• [Source material]
>>>>

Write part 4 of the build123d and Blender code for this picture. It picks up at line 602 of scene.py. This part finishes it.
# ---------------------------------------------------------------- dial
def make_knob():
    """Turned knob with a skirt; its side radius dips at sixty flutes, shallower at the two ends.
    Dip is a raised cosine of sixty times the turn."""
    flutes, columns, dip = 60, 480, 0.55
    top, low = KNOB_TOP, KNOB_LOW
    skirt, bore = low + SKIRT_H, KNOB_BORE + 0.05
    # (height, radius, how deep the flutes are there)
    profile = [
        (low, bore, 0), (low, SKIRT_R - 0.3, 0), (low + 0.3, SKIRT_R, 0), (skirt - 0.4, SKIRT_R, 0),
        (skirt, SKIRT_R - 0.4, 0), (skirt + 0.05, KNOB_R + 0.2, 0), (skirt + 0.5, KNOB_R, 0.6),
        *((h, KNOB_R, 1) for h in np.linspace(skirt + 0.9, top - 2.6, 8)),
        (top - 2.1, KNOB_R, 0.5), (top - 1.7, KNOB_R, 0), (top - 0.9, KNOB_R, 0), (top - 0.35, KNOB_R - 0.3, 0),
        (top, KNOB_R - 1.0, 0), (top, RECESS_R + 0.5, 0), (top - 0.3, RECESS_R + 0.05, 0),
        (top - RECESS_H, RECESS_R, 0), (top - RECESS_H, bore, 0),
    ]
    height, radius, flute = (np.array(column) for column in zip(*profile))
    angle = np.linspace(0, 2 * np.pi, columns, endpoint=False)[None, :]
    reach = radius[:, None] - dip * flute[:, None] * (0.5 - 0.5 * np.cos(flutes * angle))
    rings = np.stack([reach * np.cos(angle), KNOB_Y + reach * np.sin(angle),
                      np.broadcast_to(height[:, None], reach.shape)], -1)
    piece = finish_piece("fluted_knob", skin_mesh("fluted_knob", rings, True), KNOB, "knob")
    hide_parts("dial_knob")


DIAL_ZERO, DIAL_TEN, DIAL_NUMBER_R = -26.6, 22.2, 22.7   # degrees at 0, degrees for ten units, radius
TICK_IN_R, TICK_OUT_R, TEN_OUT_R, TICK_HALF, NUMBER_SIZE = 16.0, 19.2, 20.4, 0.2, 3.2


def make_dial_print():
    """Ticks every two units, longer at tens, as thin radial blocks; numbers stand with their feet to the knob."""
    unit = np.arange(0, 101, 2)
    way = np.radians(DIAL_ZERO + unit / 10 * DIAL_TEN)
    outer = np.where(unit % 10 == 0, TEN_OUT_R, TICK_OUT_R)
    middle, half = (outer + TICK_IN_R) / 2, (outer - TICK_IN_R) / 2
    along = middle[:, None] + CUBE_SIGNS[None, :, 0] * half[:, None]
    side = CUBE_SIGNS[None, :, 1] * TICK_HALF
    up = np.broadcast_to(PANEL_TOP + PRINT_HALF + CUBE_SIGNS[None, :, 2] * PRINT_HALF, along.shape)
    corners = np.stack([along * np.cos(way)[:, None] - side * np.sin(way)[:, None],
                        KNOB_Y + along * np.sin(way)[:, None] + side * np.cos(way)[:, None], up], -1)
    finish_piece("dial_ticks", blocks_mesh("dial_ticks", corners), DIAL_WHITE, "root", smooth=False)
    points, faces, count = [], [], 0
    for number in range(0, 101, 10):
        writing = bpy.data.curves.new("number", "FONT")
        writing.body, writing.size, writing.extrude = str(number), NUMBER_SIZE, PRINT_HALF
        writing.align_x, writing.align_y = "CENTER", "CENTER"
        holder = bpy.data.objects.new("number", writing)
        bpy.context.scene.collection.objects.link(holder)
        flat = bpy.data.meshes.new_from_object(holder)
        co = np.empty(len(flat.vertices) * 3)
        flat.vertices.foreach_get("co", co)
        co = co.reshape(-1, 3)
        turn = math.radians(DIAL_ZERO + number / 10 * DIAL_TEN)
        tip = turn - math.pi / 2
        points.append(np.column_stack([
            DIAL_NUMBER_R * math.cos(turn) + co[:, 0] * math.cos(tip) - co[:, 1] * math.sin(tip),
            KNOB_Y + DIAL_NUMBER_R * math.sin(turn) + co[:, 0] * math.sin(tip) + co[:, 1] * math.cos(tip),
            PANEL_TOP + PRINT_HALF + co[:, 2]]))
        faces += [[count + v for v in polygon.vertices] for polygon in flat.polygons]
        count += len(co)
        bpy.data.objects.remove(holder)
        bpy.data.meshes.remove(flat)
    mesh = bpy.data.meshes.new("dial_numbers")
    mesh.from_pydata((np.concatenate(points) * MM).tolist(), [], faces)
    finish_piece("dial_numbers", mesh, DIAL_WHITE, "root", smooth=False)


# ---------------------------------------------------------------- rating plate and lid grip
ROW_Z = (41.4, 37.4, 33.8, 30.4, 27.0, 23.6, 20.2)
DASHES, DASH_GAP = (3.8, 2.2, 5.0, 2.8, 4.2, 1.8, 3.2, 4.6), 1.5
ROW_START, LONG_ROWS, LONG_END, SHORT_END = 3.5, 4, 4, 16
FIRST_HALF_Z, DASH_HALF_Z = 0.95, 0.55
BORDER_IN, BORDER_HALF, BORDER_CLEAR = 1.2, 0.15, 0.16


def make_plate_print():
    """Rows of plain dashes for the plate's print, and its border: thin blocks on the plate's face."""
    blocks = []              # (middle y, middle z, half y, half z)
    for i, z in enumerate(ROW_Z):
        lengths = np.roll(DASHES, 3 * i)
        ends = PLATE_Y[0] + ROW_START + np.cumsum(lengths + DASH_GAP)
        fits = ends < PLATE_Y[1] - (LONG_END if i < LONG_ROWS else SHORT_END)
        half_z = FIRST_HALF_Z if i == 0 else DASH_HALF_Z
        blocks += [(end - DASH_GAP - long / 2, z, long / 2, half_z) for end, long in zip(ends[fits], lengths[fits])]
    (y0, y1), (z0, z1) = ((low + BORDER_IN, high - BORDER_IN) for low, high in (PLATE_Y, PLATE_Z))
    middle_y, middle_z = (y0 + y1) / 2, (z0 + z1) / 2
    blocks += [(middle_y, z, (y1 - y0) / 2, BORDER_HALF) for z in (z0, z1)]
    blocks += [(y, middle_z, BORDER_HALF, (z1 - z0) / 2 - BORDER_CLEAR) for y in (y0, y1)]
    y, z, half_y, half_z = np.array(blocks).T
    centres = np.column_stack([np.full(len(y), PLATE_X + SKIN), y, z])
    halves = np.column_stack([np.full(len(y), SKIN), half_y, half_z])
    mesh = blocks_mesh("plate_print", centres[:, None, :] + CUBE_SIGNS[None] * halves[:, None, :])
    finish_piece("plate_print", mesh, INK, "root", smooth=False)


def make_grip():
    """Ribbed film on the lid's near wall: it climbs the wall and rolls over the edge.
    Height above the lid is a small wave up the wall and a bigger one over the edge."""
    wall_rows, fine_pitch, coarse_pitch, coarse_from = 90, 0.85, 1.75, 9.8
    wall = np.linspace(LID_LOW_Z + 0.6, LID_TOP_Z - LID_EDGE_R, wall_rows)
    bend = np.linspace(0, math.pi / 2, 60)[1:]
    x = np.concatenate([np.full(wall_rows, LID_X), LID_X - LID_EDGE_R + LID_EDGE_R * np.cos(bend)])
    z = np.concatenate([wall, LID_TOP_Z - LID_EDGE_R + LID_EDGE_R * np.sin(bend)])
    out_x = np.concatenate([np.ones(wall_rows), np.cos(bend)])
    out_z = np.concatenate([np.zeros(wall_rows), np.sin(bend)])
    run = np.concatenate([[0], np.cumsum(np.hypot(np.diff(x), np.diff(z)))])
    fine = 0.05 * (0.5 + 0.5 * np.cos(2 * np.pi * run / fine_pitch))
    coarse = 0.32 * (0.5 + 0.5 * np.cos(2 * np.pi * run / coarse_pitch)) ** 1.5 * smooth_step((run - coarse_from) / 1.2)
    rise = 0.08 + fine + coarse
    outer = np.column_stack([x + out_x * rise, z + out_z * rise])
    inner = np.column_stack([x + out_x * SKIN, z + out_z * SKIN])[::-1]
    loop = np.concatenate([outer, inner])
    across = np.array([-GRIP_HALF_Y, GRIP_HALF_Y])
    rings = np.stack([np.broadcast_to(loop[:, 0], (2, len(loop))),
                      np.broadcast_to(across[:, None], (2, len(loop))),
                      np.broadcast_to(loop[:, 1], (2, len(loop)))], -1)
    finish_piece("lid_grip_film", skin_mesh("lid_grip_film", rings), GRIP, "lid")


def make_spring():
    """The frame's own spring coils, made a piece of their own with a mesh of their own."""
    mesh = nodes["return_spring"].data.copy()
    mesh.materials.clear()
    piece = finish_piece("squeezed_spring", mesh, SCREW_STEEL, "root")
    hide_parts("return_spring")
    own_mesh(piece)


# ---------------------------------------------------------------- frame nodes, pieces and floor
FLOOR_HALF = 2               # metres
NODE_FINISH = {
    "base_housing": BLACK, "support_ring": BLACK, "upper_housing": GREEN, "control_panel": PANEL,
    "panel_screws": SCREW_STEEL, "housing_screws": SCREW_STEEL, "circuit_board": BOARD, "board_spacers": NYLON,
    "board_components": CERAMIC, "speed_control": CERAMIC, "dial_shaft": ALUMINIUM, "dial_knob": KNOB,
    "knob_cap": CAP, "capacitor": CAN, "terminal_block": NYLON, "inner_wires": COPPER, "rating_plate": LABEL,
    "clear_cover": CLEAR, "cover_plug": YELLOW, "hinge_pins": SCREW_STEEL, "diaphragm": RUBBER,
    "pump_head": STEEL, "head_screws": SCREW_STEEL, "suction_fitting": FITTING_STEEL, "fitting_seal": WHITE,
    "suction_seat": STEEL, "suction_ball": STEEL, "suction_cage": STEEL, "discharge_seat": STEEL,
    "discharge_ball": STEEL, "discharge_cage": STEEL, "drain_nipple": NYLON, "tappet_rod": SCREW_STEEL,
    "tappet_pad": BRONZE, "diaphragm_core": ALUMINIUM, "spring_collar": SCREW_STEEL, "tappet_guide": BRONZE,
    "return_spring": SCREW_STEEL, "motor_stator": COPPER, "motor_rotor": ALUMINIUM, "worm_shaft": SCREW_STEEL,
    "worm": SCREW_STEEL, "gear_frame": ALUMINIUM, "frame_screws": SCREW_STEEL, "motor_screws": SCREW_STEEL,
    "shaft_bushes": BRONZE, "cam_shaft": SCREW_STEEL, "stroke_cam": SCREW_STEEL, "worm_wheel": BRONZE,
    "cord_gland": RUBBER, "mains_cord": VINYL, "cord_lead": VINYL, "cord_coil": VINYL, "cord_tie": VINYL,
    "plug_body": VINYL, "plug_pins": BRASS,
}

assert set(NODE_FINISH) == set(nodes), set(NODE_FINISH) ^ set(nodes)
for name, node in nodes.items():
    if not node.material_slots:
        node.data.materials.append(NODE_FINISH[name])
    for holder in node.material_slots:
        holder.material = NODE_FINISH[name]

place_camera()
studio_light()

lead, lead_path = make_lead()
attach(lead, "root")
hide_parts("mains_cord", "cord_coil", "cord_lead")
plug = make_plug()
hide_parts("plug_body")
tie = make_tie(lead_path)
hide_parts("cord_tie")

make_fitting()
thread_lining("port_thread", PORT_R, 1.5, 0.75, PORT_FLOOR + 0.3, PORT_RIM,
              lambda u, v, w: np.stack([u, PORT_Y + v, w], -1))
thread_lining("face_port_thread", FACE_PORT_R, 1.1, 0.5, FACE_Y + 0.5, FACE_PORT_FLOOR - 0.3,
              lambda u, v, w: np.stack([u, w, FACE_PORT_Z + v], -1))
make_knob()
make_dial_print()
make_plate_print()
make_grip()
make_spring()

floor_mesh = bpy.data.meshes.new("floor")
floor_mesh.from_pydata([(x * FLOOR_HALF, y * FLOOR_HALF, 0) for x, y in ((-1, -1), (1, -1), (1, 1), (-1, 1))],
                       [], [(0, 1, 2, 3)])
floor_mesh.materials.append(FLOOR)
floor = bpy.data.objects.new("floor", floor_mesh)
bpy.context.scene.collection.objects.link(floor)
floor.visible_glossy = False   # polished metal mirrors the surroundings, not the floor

<<<<

• [What needs to be done]
Starting at the top of the data above, repeat every line exactly until the line containing "TICK_IN_R, TICK_OUT_R, TEN_OUT_R, TICK_HALF, NUMBER_SIZE" has been given, then stop.

• [Reply to the task]
Write part 4 of the build123d and Blender code for this picture. It picks up at line 602 of scene.py. This part finishes it.
# ---------------------------------------------------------------- dial
def make_knob():
    """Turned knob with a skirt; its side radius dips at sixty flutes, shallower at the two ends.
    Dip is a raised cosine of sixty times the turn."""
    flutes, columns, dip = 60, 480, 0.55
    top, low = KNOB_TOP, KNOB_LOW
    skirt, bore = low + SKIRT_H, KNOB_BORE + 0.05
    # (height, radius, how deep the flutes are there)
    profile = [
        (low, bore, 0), (low, SKIRT_R - 0.3, 0), (low + 0.3, SKIRT_R, 0), (skirt - 0.4, SKIRT_R, 0),
        (skirt, SKIRT_R - 0.4, 0), (skirt + 0.05, KNOB_R + 0.2, 0), (skirt + 0.5, KNOB_R, 0.6),
        *((h, KNOB_R, 1) for h in np.linspace(skirt + 0.9, top - 2.6, 8)),
        (top - 2.1, KNOB_R, 0.5), (top - 1.7, KNOB_R, 0), (top - 0.9, KNOB_R, 0), (top - 0.35, KNOB_R - 0.3, 0),
        (top, KNOB_R - 1.0, 0), (top, RECESS_R + 0.5, 0), (top - 0.3, RECESS_R + 0.05, 0),
        (top - RECESS_H, RECESS_R, 0), (top - RECESS_H, bore, 0),
    ]
    height, radius, flute = (np.array(column) for column in zip(*profile))
    angle = np.linspace(0, 2 * np.pi, columns, endpoint=False)[None, :]
    reach = radius[:, None] - dip * flute[:, None] * (0.5 - 0.5 * np.cos(flutes * angle))
    rings = np.stack([reach * np.cos(angle), KNOB_Y + reach * np.sin(angle),
                      np.broadcast_to(height[:, None], reach.shape)], -1)
    piece = finish_piece("fluted_knob", skin_mesh("fluted_knob", rings, True), KNOB, "knob")
    hide_parts("dial_knob")


DIAL_ZERO, DIAL_TEN, DIAL_NUMBER_R = -26.6, 22.2, 22.7   # degrees at 0, degrees for ten units, radius
TICK_IN_R, TICK_OUT_R, TEN_OUT_R, TICK_HALF, NUMBER_SIZE = 16.0, 19.2, 20.4, 0.2, 3.2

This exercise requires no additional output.